3. A subsequent in depth examination of the physical and mechanical properties of Group IV MOFs with respect to their stabilities under extremes of pressure, featuring two examples with highly unusual properties: the hardest known MOF to date and an unprecedented MOF which displays no compressibility up to 40,000 atm despite having high porosity

4. Development of novel manufacturing processes with 3D printers to allow high-throughput hydrothermal discovery, screening and scale-up during MOF synthesis.

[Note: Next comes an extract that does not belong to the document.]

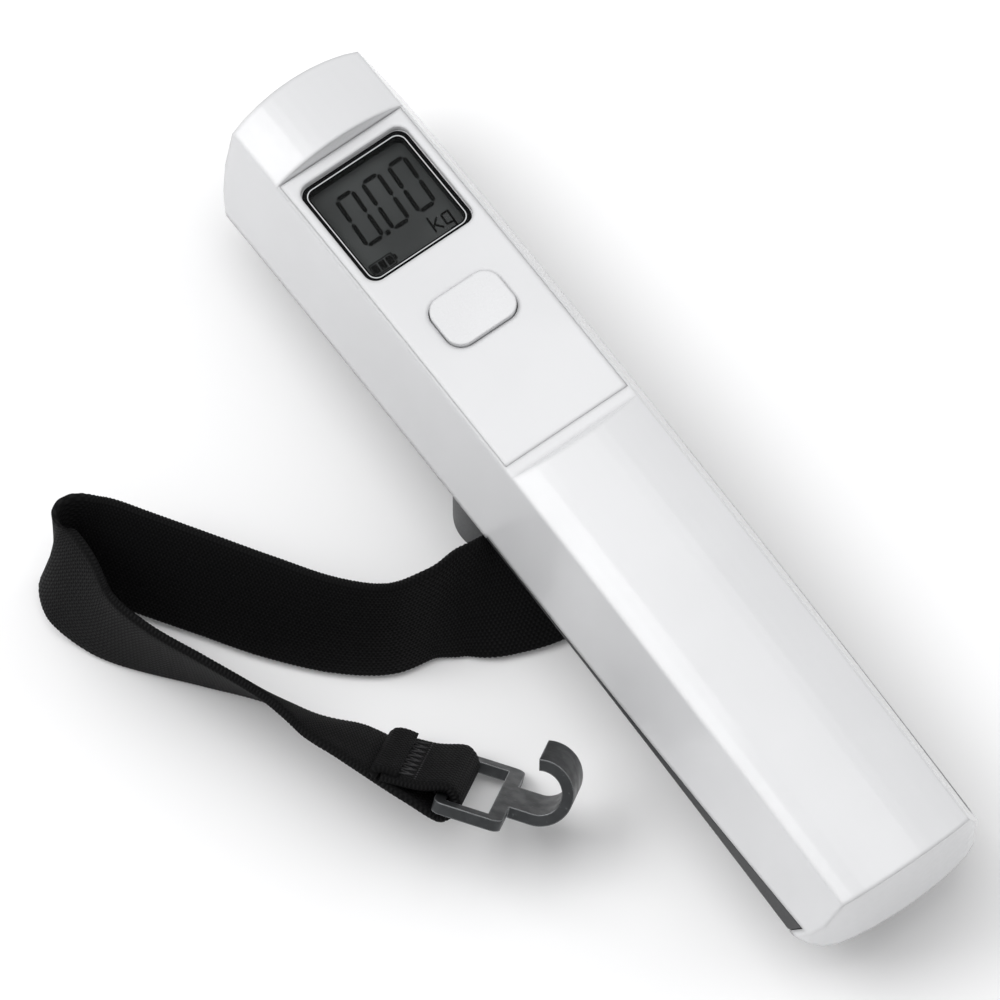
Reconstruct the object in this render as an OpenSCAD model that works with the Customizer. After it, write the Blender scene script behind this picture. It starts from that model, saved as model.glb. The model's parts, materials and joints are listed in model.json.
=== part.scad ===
/* [Body] */
// Length of the body from end to end
body_len = 158; // [140:1:190]
// Width of the body at its back edge
body_w = 33.5; // [32:0.5:40]
// Height of the side walls up to the ridge
side_h = 15.5; // [13:0.25:18]
// How far the ridge lies in from the back edge
ridge_in = 5; // [3.5:0.1:5.5]
// Rise of the rounded front above the ridges
crown_h = 2.6; // [1.8:0.1:4]
// Rise of the arched body at mid-length
arch_rise = 3.4; // [1.5:0.1:5]
// Bulge of the two ends in plan
end_bulge = 2.2; // [1:0.1:4]
// Wall thickness of the two casing halves
wall = 1.8; // [1.4:0.1:2]
// Height of the back cover's side walls at the grip end
cover_side = 3.5; // [3:0.25:6]

/* [Display] */
// Centre of the display from mid-length
lcd_y = 53; // [51:0.5:53]
// Width of the display window
lcd_w = 19.6; // [16:0.2:19.6]
// Length of the display window
lcd_l = 20; // [16:0.2:20]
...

Everyone welcome to attend

Speaker information

Dr Ross S. Forgan, School of Chemistry, University of Glasgow. Dr Ross Forgan is a Royal Society University Research Fellow (2012-) at the University of Glasgow. His research into the application of metal-organic frameworks in biomimetic catalysis and nanoscale drug delivery is underpinned by fundamental studies into molecular recognition and self-assembly processes inside nanoporous materials. He graduated with a PhD in supramolecular inorganic chemistry, under the supervision of Prof Peter Tasker, from the University of Edinburgh in 2008. A three year postdoctoral position (2008-2011) with Prof Sir J Fraser Stoddart at Northwestern University, USA, saw him research organic interlocked molecules, chemical topology and metal-organic frameworks (MOFs). He returned to Scotland in 2011 as a senior research fellow in Prof Lee Cronin’s group at the University of Glasgow, investigating hybrid materials and applications of 3D-printing. After 11 months, he took up his current position. To date Forgan has published 39 papers and 2 patents, and has given many invited seminars and lectures at conferences and universities around the world. He is also a founding member of the Royal Society of Edinburgh Young Academy of Scotland, for emerging leaders in science and humanities, the professions, the arts, business and civil society, and is an active contributor to their science communication blog Research The Headlines. He also currently teaches the Chemistry 1 Transition Metals lecture course.